* Given information:
* * * *

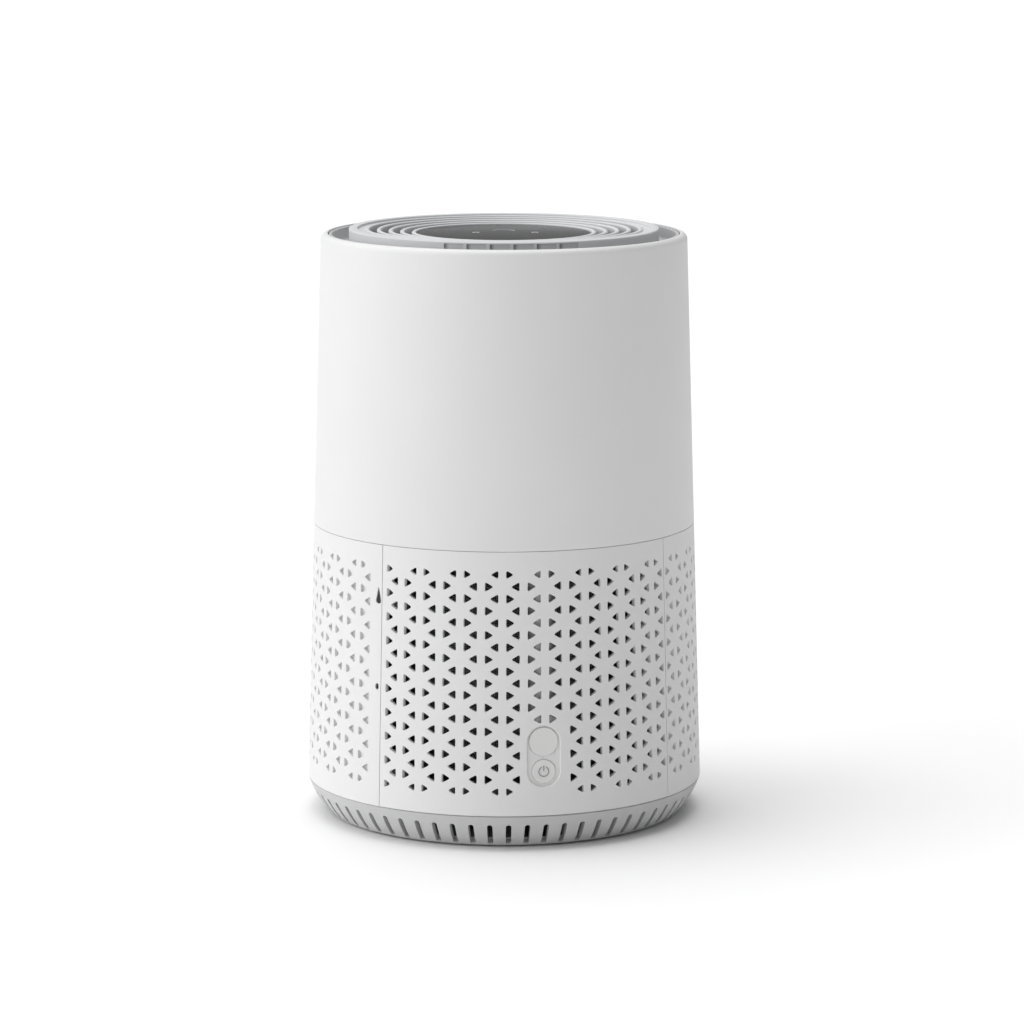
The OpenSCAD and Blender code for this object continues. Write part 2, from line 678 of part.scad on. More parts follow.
magnet_r = rotor_r - 3.4;
module rotor_magnets() color("#55585b") for (i = [0:7]) rotate([0, 0, i * 45]) intersection() {
    ring(magnet_r, rotor_r - 1.4 - fit_gap, motor_z + 1, hub_z + motor_h - 0.5);
    sector(-21.5, 21.5, motor_z, hub_z + motor_h);
}

stator_r = magnet_r - 0.6;
tube_r = 6.4;
slots = 9;
stator_z0 = motor_z + 3;
stator_z1 = hub_z + motor_h - 2;
module motor_stator() color("#6f7376") {
    ring(tube_r + fit_gap, tube_r + 3, stator_z0, stator_z1);
    for (i = [0:slots - 1]) rotate([0, 0, i * 360 / slots]) {
        translate([-1.5, -stator_r + 1, stator_z0]) cube([3, stator_r - tube_r - 2, stator_z1 - stator_z0]);
        intersection() {
            ring(stator_r - 1.8, stator_r, stator_z0, stator_z1);
            sector(-17, 17, stator_z0 - 1, stator_z1 + 1);
        }
    }
}

module motor_coils() color("#b8733a") for (i = [0:slots - 1]) rotate([0, 0, i * 360 / slots]) difference() {
    translate([-2.7, -stator_r + 2.4, stator_z0 - 1]) cube([5.4, 4.6, stator_z1 - stator_z0 + 2]);
    translate([-1.5 - fit_gap, -stator_r, stator_z0 - fit_gap])
        cube([3 + 2 * fit_gap, 10, stator_z1 - stator_z0 + 2 * fit_gap]);
}

bearing_h = 4;
bearing_r = 4.5;
tube_z0 = motor_z + 1;
module motor_mount() color("#c6c8ca") difference() {
    union() {
        translate([0, 0, tube_z0]) cylinder(h = vane_z - tube_z0, r = tube_r);
        translate([0, 0, vane_z - 3]) cylinder(h = 3, r = vane_hub_r - 2);
    }
    translate([0, 0, tube_z0 - 1]) cylinder(h = vane_z - tube_z0 - 1, r = shaft_r + 0.6, $fn = 32);
    for (z = [tube_z0, vane_z - 1 - bearing_h]) translate([0, 0, z - 1])
        cylinder(h = bearing_h + 1, r = bearing_r + fit_gap, $fn = 48);
    for (i = [0:2]) facing(60 + 120 * i, 30, vane_z - 4) cylinder(h = 5, r = screw_r + 0.2, $fn = 32);
}

module motor_bearings() color("#a6a9ac") for (z = [tube_z0, vane_z - 1 - bearing_h]) difference() {
    translate([0, 0, z]) cylinder(h = bearing_h, r = bearing_r, $fn = 48);
    translate([0, 0, z - 1]) cylinder(h = bearing_h + 2, r = shaft_r + run_gap, $fn = 32);
}

module motor_shaft() color("#b3b6b8") translate([0, 0, hub_z - 16])
    cylinder(h = vane_z - hub_z + 16 - 1.6, r = shaft_r, $fn = 32);

module motor_screws() color("#8f9294") for (i = [0:2])
    facing(60 + 120 * i, 30, vane_z - 4.8) screw(screw_r, 2.8, 1.8, 7.4);

module fan_duct() color("#dcdddd") {
    ring(duct_r - duct_wall, duct_r, deck_z + deck_h, duct_top_z);
    ring(duct_r - 1, duct_r + 7, deck_z + deck_h, deck_z + deck_h + 3);
}

module guide_vanes() color("#d3d5d6") difference() {
    union() {
        ring(vane_hub_r - 2.2, vane_hub_r, vane_z, vane_z + vane_h);
        translate([0, 0, vane_z]) cylinder(h = 3, r = vane_hub_r);
        ring(duct_r - duct_wall - 2, duct_r - duct_wall - fit_gap, vane_z, vane_z + vane_h);
        for (i = [0:vane_count - 1]) rotate([0, 0, i * 360 / vane_count])
            translate([vane_hub_r - 1, 0, vane_z + vane_h / 2]) rotate([28, 0, 0])
                translate([0, -0.9, -vane_h / 2 + 3]) cube([duct_r - duct_wall - vane_hub_r, 1.8, vane_h - 6]);
    }
    for (i = [0:2]) facing(60 + 120 * i, 30, vane_z - 1) cylinder(h = 3.6, r = screw_r + fit_gap, $fn = 32);
}

// ---- Top --------------------------------------------------------------------------------

shell_z0 = mid_seam_z + 0.15;
collar_r = wall_r(shell_top_z) - lip_round - 0.6;
module upper_shell() color("#f6f6f5") difference() {
    union() {
        turned([
            [wall_r(shell_z0) - wall, shell_z0], [wall_r(shell_z0), shell_z0],
            [wall_r(shell_top_z - lip_round), shell_top_z - lip_round],
            for (a = [15:15:90]) [wall_r(shell_top_z - lip_round) - lip_round * (1 - cos(a)),
                shell_top_z - lip_round * (1 - sin(a))],
            [collar_r + 0.3, shell_top_z], [collar_r + 0.3, shell_top_z - 2.4],
            [wall_r(shell_top_z) - wall - 1, shell_top_z - 2.4],
            [wall_r(shell_top_z - 8) - wall, shell_top_z - 8]
        ]);
        for (a = deck_screw_az) facing(a, deck_screw_r, deck_z + deck_h) {
            cylinder(h = 14, r = 3.6, $fn = 32);
            translate([-1.5, -wall_r(mid_seam_z) + wall + deck_screw_r - 1, 0])
                cube([3, wall_r(mid_seam_z) - wall - deck_screw_r + 1, 14]);
        }
    }
    for (a = deck_screw_az) facing(a, deck_screw_r, deck_z + deck_h - 1)
        cylinder(h = 13.4, r = screw_r + fit_gap, $fn = 32);
}

collar_top_z = shell_top_z - 0.5;
trough_r = grille_r + 0.4 + trough_w;
module outlet_collar() color("#c9cbcc") turned([
    [trough_r, collar_top_z], [collar_r, collar_top_z], [collar_r, collar_top_z - 5],
    [trough_r + 1.4, collar_top_z - 5.4], [trough_r + 1.4, trough_z - 2],
    [duct_r + 2.4, trough_z - 2], [duct_r + 2.4, duct_top_z - 6], [duct_r + 0.3, duct_top_z - 6],
    [duct_r + 0.3, trough_z - 2.4], [duct_r - duct_wall, trough_z - 2.4],
    [duct_r - duct_wall, trough_z], [trough_r, trough_z]
]);

window_az = 2.85;
window_w = 7.7;
window_h = 6;
window_top = 0.7;
function window_at(i) = window_az + (i - (window_count - 1) / 2) * window_step;

module window_shape(grow, y0, y1) rotate([90, 0, 0]) translate([0, 0, -y1]) linear_extrude(y1 - y0)
    square([2 * grille_r * sin(window_w / 2) + 2 * grow, window_h + 2 * grow], center = true);

land_w = 4.8;
groove_w = 4;
rib_count = 12;
rib_z = grille_top_z - 9;
module ring_bar(i) {
    r = ring_r0 + i * ring_step;
    fall = (ring_count - i) * 0.45;
    ring(r - ring_w, r, grille_top_z - fall - 5.5, grille_top_z - fall);
}
module outlet_grille() color("#cfd1d2") difference() {
    union() {
        ring(grille_r - 2, grille_r, trough_z, grille_top_z);
        ring(grille_r - land_w, grille_r, grille_top_z - 2, grille_top_z);
        ring(grille_r - land_w - groove_w - 0.5, grille_r - 1, grille_top_z - 3.4, grille_top_z - 1.4);
        for (i = [0:ring_count - 1]) ring_bar(i);
        for (i = [0:rib_count - 1]) rotate([0, 0, i * 360 / rib_count]) translate([0, -0.8, rib_z])
            translate([ring_r0 - 1.5, 0, 0]) cube([grille_r - ring_r0, 1.6, 4.6]);
    }
    for (i = [0:window_count - 1]) facing(window_at(i), grille_r, grille_top_z - window_top - window_h / 2)
        window_shape(0.05, -3, 3);
}

module indicator_windows() color("#b4b7b9") for (i = [0:window_count - 1])
    facing(window_at(i), grille_r - 0.6, grille_top_z - window_top - window_h / 2) window_shape(0, 0, 1.2);

module panel_cup() color("#bfc1c3") difference() {
    union() {
        ring(panel_r - 2, panel_r + 0.6, panel_z - 12, panel_z - 1);
        translate([0, 0, panel_z - 14]) cylinder(h = 2.4, r = panel_r + 0.6);
        for (i = [0:2]) facing(i * 120, panel_r - 9, panel_z - 12) cylinder(h = 6, r = 3, $fn = 32);
    }
    for (i = [0:2]) facing(i * 120, panel_r - 9, panel_z - 11) cylinder(h = 6, r = 1 + fit_gap, $fn = 24);
}

module control_board() color("#2f6b3f") difference() {
    translate([0, 0, panel_z - 6]) cylinder(h = board_h, r = panel_r - 2.4);
    for (i = [0:2]) facing(i * 120, panel_r - 9, panel_z - 7) cylinder(h = 4, r = 1.2, $fn = 24);
}

module panel_screws() color("#8f9294") for (i = [0:2])
    facing(i * 120, panel_r - 9, panel_z - 6 + board_h + 1.6) mirror([0, 0, 1]) screw(1, 2.1, 1.6, 6);

module touch_panel() color("#4b4d50") turned([
    [0, panel_z - 1], [panel_r, panel_z - 1], [panel_r, panel_z - 0.4], [panel_r - 0.4, panel_z], [0, panel_z]
]);

module touch_marks() color("#e8e9ea") translate([0, 0, panel_z]) linear_extrude(0.1) {
    for (x = [-15.5, 17]) translate([x, 0]) difference() {
        circle(1.9, $fn = 48);
        circle(1.5, $fn = 48);
    }
    translate([0, 8]) difference() {
        circle(6.4, $fn = 64);
        circle(6, $fn = 64);
        translate([-8, -8]) square([16, 10]);
    }
}

base_plate();
base_ring();
rubber_feet();
base_screws();
filter_tray();
power_board();
power_board_parts();
power_inlet();
power_inlet_pin();
lower_housing();
hinge_pins();
strike_plates();
door_panel();
hinge_arms();
door_magnets();
button_pod();
harness_cover();
button_board();
tact_switches();
pod_screws();
upper_button();
power_button();
power_mark();
filter_bottom_cap();
filter_top_cap();
prefilter_sleeve();
filter_media();
carbon_liner();
filter_gasket();
filter_pull_tab();
mid_deck();
deck_screws();
inlet_ring();
fan_duct();
guide_vanes();
motor_mount();
motor_stator();
motor_coils();
motor_bearings();
motor_screws();
fan_wheel();
fan_blades();
fan_shroud();
motor_rotor();
rotor_magnets();
motor_shaft();
upper_shell();
outlet_collar();
outlet_grille();
indicator_windows();
panel_cup();
control_board();
touch_panel();
touch_marks();
panel_screws();
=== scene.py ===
"""Looks of a tapered round air purifier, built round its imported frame.

Each sub-assembly is a class that holds its sizes in millimetres, models its pieces and dresses them. The pieces
that show on the outside are modelled again in fine mesh; the working parts inside keep their own solids and get
their finishes here.
"""

import logging
import math
from dataclasses import dataclass, field
from enum import Enum
from typing import Callable, Iterable, Sequence

import bmesh
import bpy
from mathutils import Matrix, Vector

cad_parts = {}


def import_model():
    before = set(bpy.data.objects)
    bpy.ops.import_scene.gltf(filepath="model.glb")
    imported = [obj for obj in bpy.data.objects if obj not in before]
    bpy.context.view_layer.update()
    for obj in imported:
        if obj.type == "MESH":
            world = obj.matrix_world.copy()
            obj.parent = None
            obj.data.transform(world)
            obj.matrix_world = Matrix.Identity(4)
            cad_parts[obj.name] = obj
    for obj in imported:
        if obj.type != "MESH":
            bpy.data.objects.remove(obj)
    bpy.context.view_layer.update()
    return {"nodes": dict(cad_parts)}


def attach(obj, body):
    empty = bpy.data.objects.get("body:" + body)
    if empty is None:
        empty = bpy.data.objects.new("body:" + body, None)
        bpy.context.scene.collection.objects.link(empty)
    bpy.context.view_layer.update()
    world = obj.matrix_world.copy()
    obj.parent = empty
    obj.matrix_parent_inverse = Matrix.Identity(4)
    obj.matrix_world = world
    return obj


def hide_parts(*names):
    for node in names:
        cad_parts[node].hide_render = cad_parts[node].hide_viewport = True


MM = 0.001
LOG = logging.getLogger("purifier")
Point = tuple[float, float]
EDGE_R = 0.2  # rounding of a moulding's outer edges, mm
SKIN_OVERLAP = 0.6  # how far a new skin reaches over the solid kept inside it, mm
AXIS_R = 0.5  # inner radius of a solid of that kind, mm


class Body(str, Enum):
    """The rigid bodies that pieces ride on."""

    CASE = "case"
    DOOR = "door"
    UPPER_KEY = "upper_key"
    POWER_KEY = "power_key"
    ROTOR = "rotor"


# ---- Finishes ---------------------------------------------------------------------------------------------


def linear_colour(code: str) -> tuple[float, float, float, float]:
    """Turns an sRGB hex colour such as "#F4F4F2" into linear RGBA.

    Args:
        code: the hex colour.

    Returns:
        Linear red, green, blue and 1.
    """
    parts = [int(code[i : i + 2], 16) / 255 for i in (1, 3, 5)]
    linear = [c / 12.92 if c <= 0.04045 else ((c + 0.055) / 1.055) ** 2.4 for c in parts]
    return (linear[0], linear[1], linear[2], 1.0)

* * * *

* Written task: Your task is to output exactly the lines from the one with "inlet_ring();" through the one with "from typing import", counting both ends.

* Response for this exercise:
inlet_ring();
fan_duct();
guide_vanes();
motor_mount();
motor_stator();
motor_coils();
motor_bearings();
motor_screws();
fan_wheel();
fan_blades();
fan_shroud();
motor_rotor();
rotor_magnets();
motor_shaft();
upper_shell();
outlet_collar();
outlet_grille();
indicator_windows();
panel_cup();
control_board();
touch_panel();
touch_marks();
panel_screws();
=== scene.py ===
"""Looks of a tapered round air purifier, built round its imported frame.

Each sub-assembly is a class that holds its sizes in millimetres, models its pieces and dresses them. The pieces
that show on the outside are modelled again in fine mesh; the working parts inside keep their own solids and get
their finishes here.
"""

import logging
import math
from dataclasses import dataclass, field
from enum import Enum
from typing import Callable, Iterable, Sequence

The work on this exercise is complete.